Term Loan Claims - On the DHCP Effective Date, the holders of Term Loan Claims will receive their pro rata share of new term loans under an amended and restated credit facility agreement in the aggregate principal amount of $400 million, and 100% of the New Common Stock, which will be privately held;
Second Lien Notes Claims - On the DHCP Effective Date, the holders of the Second Lien Notes will not receive any distribution;
Go-Forward Trade Claims - On the DHCP Effective Date, trade creditors identified by the Company (with the consent of the Requisite Term Lenders) as being integral to and necessary for the ongoing operations of New Ditech) will receive a distribution in cash in an amount equaling a certain percentage of their claim, subject to an aggregate cap; and
Existing Equity Interests - On the DHCP Effective Date, holders of the Company’s existing preferred stock, common stock and warrants will have their claims extinguished.
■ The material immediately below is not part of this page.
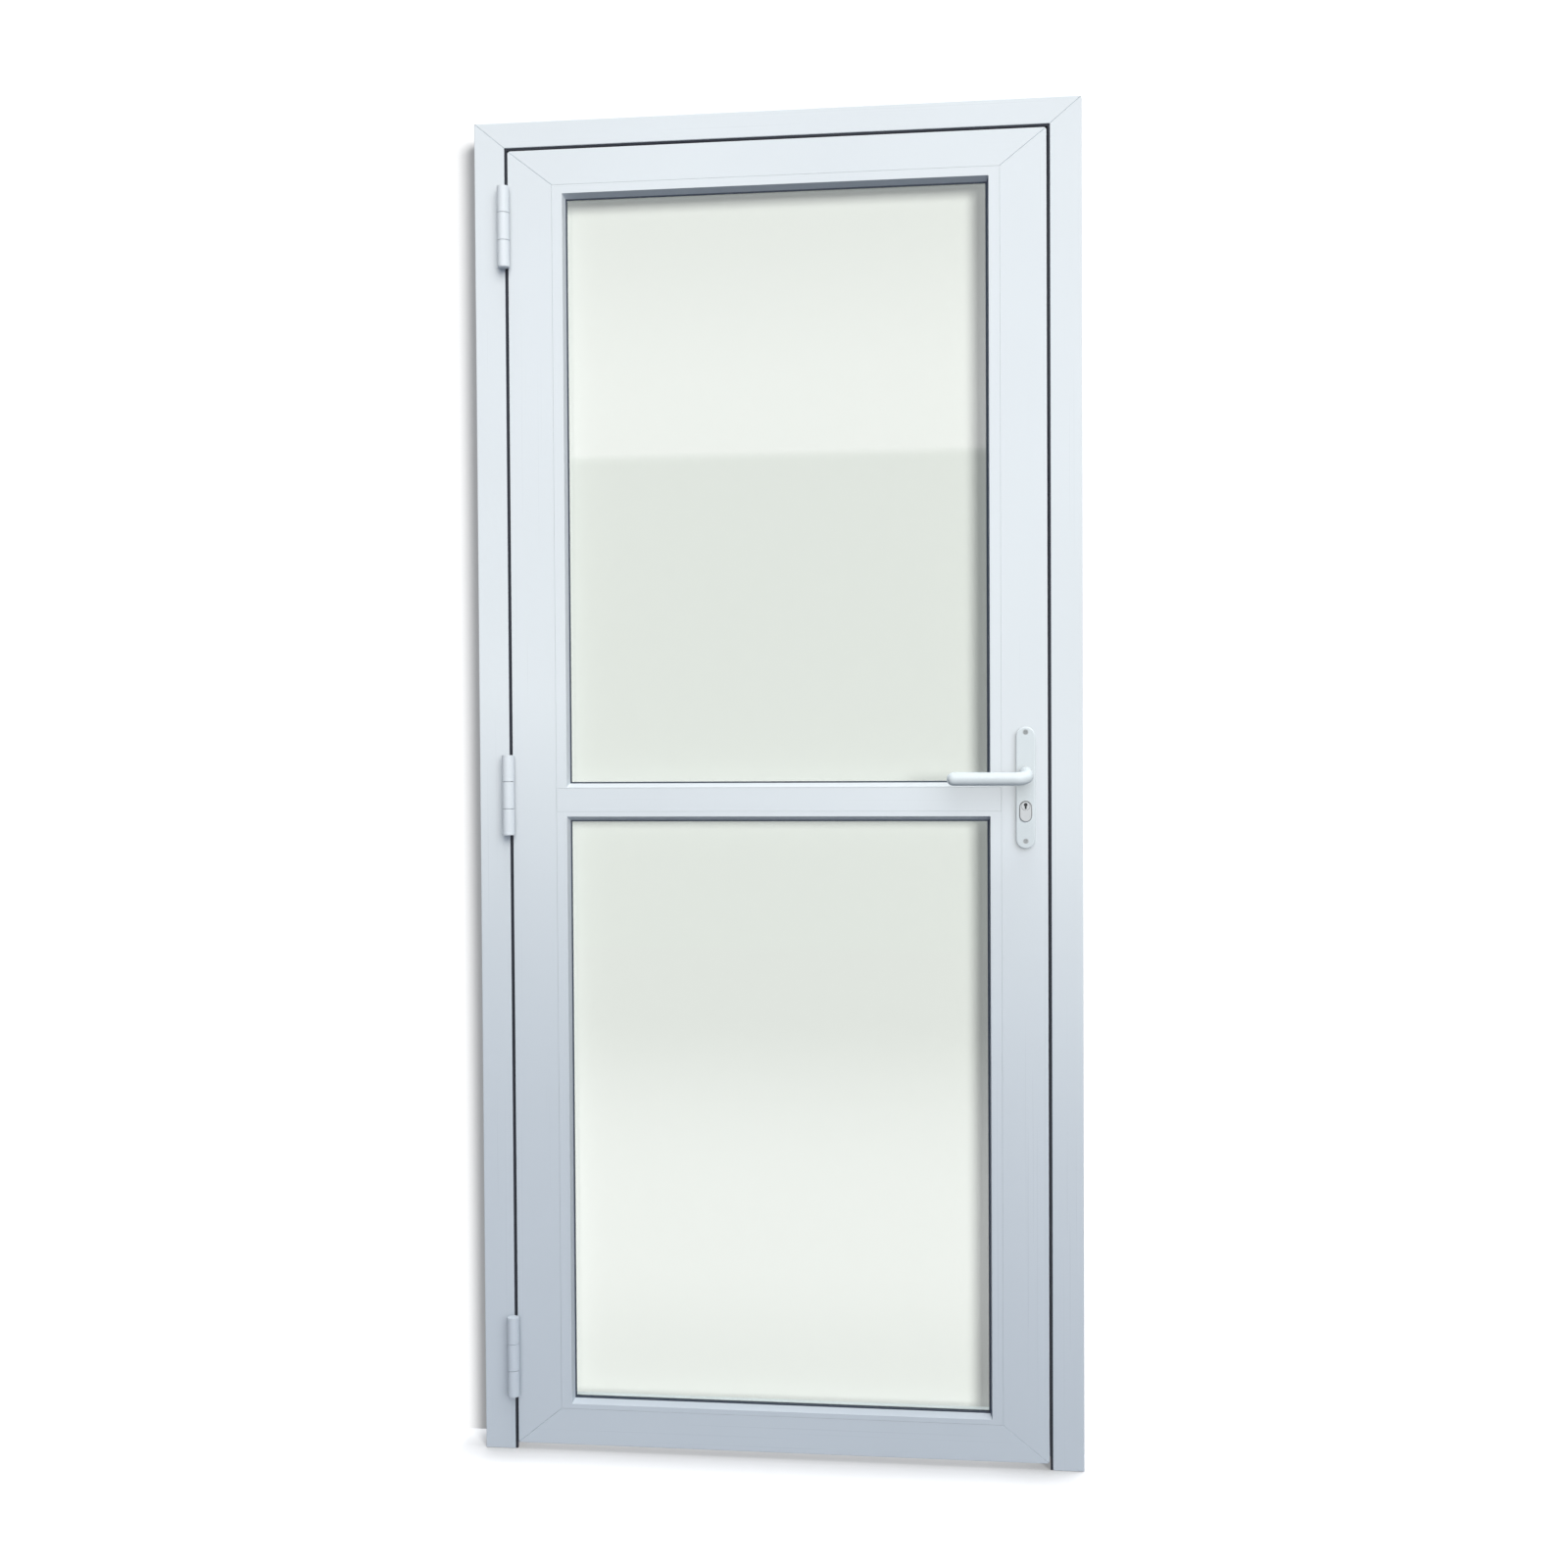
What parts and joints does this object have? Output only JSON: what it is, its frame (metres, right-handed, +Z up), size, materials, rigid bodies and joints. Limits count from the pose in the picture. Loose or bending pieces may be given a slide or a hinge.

If the Debtors proceed to confirmation of a sale transaction, the Debtors will distribute proceeds of such transaction in accordance with the priority scheme under the Bankruptcy Code.
Under the DHCP RSA, on the Election Date, the Electing Term Lenders may deliver an election notice to the Company stating that the Electing Term Lenders wish to consummate an elected transaction as follows: (i) the DHCP Reorganization Transaction, or (ii) master servicing transaction (as part of the DHCP Reorganization Transaction), or (iii) sale transaction, and, if applicable, (iv) in connection and together with an election of (i), (ii), or (iii), any asset sale transaction(s), provided that inclusion of any asset sale transaction(s) is not incompatible with successful consummation of the elected transaction in (i), (ii) or (iii). If the Debtors do not proceed with the elected transaction, the Consenting Term Lenders can terminate the DHCP RSA.
On February 11, 2019, as contemplated by the DHCP RSA, the Debtors filed the DHCP Bankruptcy Petitions and the DHCP Chapter 11 Cases commenced thereby under the Bankruptcy Code in the Bankruptcy Court. Consistent with the DHCP RSA, on March 5, 2019, the Debtors filed the DHCP Plan with the Bankruptcy Court seeking to emerge from Chapter 11 on an expedited timeframe. The Debtors filed an amended DHCP Plan with the Bankruptcy Court on March 28, 2019. The Debtors are continuing to operate their businesses as debtors in possession under the jurisdiction of the Bankruptcy Court and in accordance with the applicable provisions of the Bankruptcy Code. The Company intends to continue to operate its businesses during the pendency of the DHCP Chapter 11 Cases. To assure ordinary course operations, the Debtors have obtained approval from the Bankruptcy Court for a variety of first day motions seeking various relief, authorizing them to maintain their operations in the ordinary course.
The filing of the DHCP Bankruptcy Petitions described above triggers an event of default or an early amortization event under certain of the Company's debt instruments. The filing of the DHCP Bankruptcy Petitions also triggers the liquidation preference of the Company’s Mandatorily Convertible Preferred Stock. Certain of the Company's obligations, including the payment of interest under the Company's debt instruments, are stayed under the Bankruptcy Code during the pendency of the DHCP Chapter 11 Cases.
During the pendency of the DHCP Chapter 11 Cases, the Bankruptcy Court granted relief enabling the Company to conduct its business activities in the ordinary course, including, among other things and subject to the terms and conditions of such orders, authorizing the payment of employee wages and benefits, the payment of taxes and certain governmental fees and charges, continued operation of the cash management system in the ordinary course, and payment of the prepetition claims to certain of the Company's vendors. For goods and services provided following the DHCP Petition Date, the Company continues to pay vendors under normal terms.
DHCP DIP Warehouse Facilities
On February 8, 2019, the Parent Company, as guarantor, along with its wholly-owned subsidiaries Ditech Financial and RMS, entered into the DHCP Commitment Letter with Barclays Bank PLC and Nomura Corporate Funding Americas, LLC regarding the terms of the DHCP DIP Warehouse Facilities, which, upon approval from the Bankruptcy Court on February 14, 2019, provide the Company up to $1.9 billion in available financing. Proceeds of the DHCP DIP Warehouse Facilities were used to repay and refinance RMS’ and Ditech Financial’s existing master repurchase agreements and variable funding notes issued under existing servicer advance facilities. The existing master repurchase agreements and variable funding notes issued under servicer advance facilities were terminated or otherwise replaced under the DHCP DIP Warehouse Facilities. The DHCP DIP Warehouse Facilities will be used to fund Ditech Financial’s and RMS’ continued business operations, providing the necessary liquidity to the Debtors to implement the DHCP Restructuring.